Rabu, 04 Februari 2015

Diplomasi Ekonomi “Jual, Jual, Jual”

Diplomasi Ekonomi “Jual, Jual, Jual”

Rene L Pattiradjawane  ;  Wartawan Senior Kompas
KOMPAS, 04 Februari 2015

                                                                                                                                     
                                                

Ada perubahan penting menandai pelaksanaan kebijakan luar negeri Indonesia di tahun-tahun mendatang. Dalam rapat kerja pimpinan Kementerian Luar Negeri dan Kepala Perwakilan RI, Senin (2/2), para diplomat diubah menjadi penjaja untuk menjual produk Indonesia di luar negeri, memberikan bobot berlebihan pada diplomasi ekonomi.

Kalau kita mengikuti dengan cermat diktum Presiden Joko Widodo tentang ”kerja, kerja, kerja,” kita perlu menambahkan diktum lain ”jual, jual, jual”. Ini sekaligus menandai konsep strategis Poros Global Maritim menjadi slogan belaka karena ternyata tidak ada yang menerjemahkan konsep ini menjadi langkah diplomasi yang komprehensif.

Kita sering lupa, diplomasi maritim itu memiliki sisi yang sama dengan diplomasi ekonomi karena sifat dan ciri Indonesia sebagai negara kepulauan dikelilingi laut dan samudra besar. Kita khawatir inti kebijakan luar negeri Indonesia dalam politik bebas aktif dalam derasnya globalisasi serta dinamika regional yang penuh ancaman dan tantangan tidak mampu menjawab berbagai persoalan menyangkut kepentingan nasional, baik politik, ekonomi, sosial budaya, maupun pertahanan.

Kita berharap, dari raker muncul sisi strategis memberikan arahan penting kepada para duta besar Indonesia dalam menjalankan pemerintahan baru Presiden Joko Widodo.

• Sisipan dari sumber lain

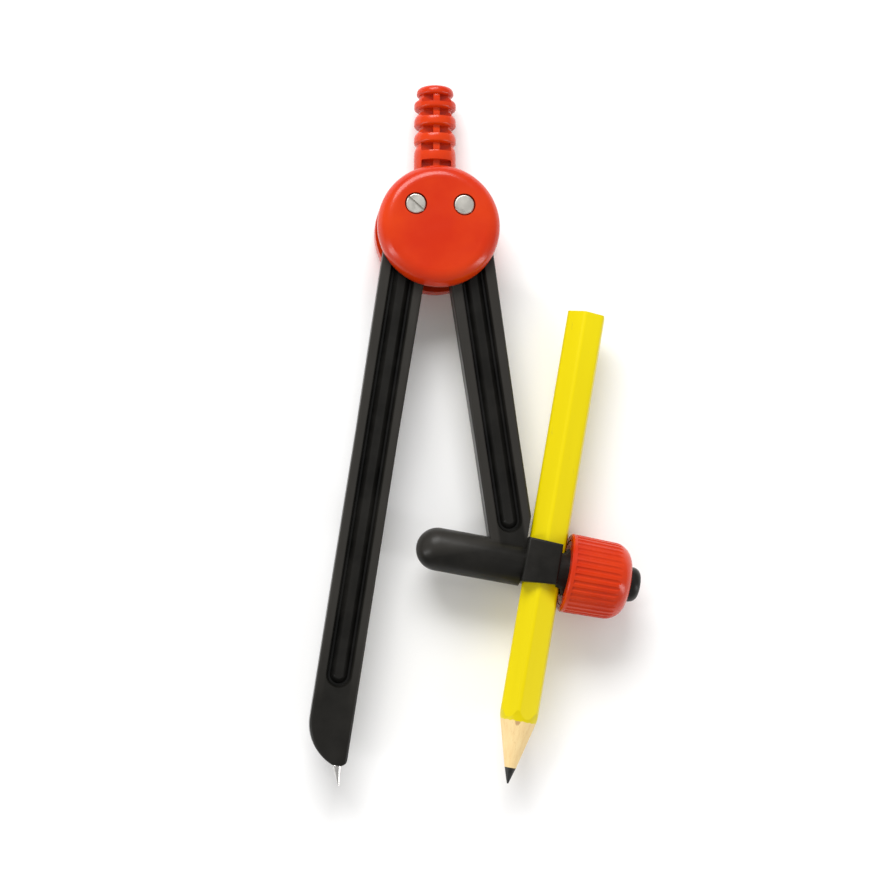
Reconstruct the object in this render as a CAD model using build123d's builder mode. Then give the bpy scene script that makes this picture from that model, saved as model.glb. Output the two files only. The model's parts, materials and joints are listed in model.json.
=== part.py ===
"""School drawing compass lying on its back: two geared legs in a red two-part head, a steel
needle point, and a clamp on the second leg that holds a hexagonal pencil.

Millimetres. X to the right, Y towards the finger grip, Z up, out of the front of the head.
The origin is midway between the two leg pivots, on the flat back of the head.
"""

from build123d import *
import os
from math import acos, atan, cos, radians, sin, tan

# ---------------------------------------------------------------- driving dimensions

# stack through the head, from its back (z = 0) to its front
REAR_CAP_TOP = 5.2
LEG_BOTTOM = 5.4
LEG_TOP = 10.2
FRONT_CAP_BOTTOM = 10.4
HEAD_TOP = 14.0
LEG_MID = (LEG_BOTTOM + LEG_TOP) / 2
LEG_THICK = LEG_TOP - LEG_BOTTOM

# head discs
HEAD_RADIUS = 12.2
HEAD_Y = -3.8
FRONT_ROUND = 3.0
BACK_ROUND = 1.6

# pivots and their screws
PIVOT_X = 4.8
FASTENER_HEAD_R = 2.0
FASTENER_HEAD_THICK = 1.1
HEAD_RECESS_R = 2.2
HEAD_RECESS_DEPTH = 1.25
SLEEVE_R = 1.6
SLEEVE_REACH = 9.9
SCREW_R = 1.0
SCREW_REACH = 8.7
RUNNING_GAP = 0.05
THREAD_GAP = 0.02
SLOT_WIDTH = 0.5
SLOT_DEPTH = 0.45
SLOT_ANGLE = -42
HEAD_RIM_ROUND = 0.25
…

Presiden Jokowi sendiri dijadwalkan akan keliling tiga negara ASEAN, yaitu Malaysia, Brunei, dan Filipina, mulai Kamis (5/2).

Kalau kita menyimak pidato Presiden Jokowi dan laporan Menlu Retno LP Marsudi pada raker tersebut, memberi kesan perubahan drastis kebijakan luar negeri Indonesia yang biasanya kuat dalam persoalan internasional, menjadi tidak memiliki arah strategis dalam pengejawantahannya. Diplomat Indonesia di luar negeri adalah ujung tombak berbagai kepentingan nasional kita, bukan dirigen konser musik!

Cara berpikir ini menghadirkan dua hal. Ke dalam negeri muncul kembali situasi ekonomi otopilot ketika keterlibatan pemerintah terlalu dalam mencampuri urusan aktivitas masyarakatnya secara berlebihan. Ke luar, posisi penting Indonesia di berbagai persoalan regional dan internasional tergoyahkan karena ketidakmampuan kita memiliki petunjuk strategis arah kebijakan luar negeri yang ingin ditempuh.

Dari retret para menlu ASEAN di Kota Kinabalu, Malaysia, pekan lalu, sudah muncul pesan kuat ada kekhawatiran atas proyek reklamasi di Laut Tiongkok Selatan yang dipersepsikan sebagai ancaman konkret dari Tiongkok. Filipina bahkan mengeluarkan pernyataan lebih keras ketika Menlu Albert del Rosario mengatakan, tanpa tindakan nyata akan meluluhkan prinsip sentralitas ASEAN yang dianut organisasi regional ini.

Kita mencatat ada dua faktor penting dalam persoalan kebijakan luar negeri Indonesia ini. Pertama, pelaksana kebijakan luar negeri sekarang ini seperti menabuh gendang pada persoalan yang sebenarnya sudah melekat dalam pekerjaan diplomasi Indonesia. Dengan demikian, peningkatan peranan Indonesia di luar negeri harus berdasarkan visi strategis menghadapi dinamika perubahan regional dan multilateral.

Kedua, ada ”kebingungan struktural” menerjemahkan kebijakan luar negeri RI, terutama merumuskan secara komprehensif konsep Poros Global Maritim sebagai pesan kuat Presiden Jokowi dari Indonesia untuk dunia. Konsep yang dirumuskan pemikir nonbirokrat sering kali dianggap tidak memiliki kapasitas menentukan arah kebijakan luar negeri RI.

Kita perlu mendorong slogan ”pikir, pikir, pikir” agar arah kebijakan luar negeri RI kembali pada khitahnya sebagai kekuatan diperhitungkan dalam rumusan politik bebas aktif. Dasasila Bandung yang akan berusia 60 tahun, ada bentuk konkret yang harus dibanggakan dan perlu revitalisasi menyeluruh.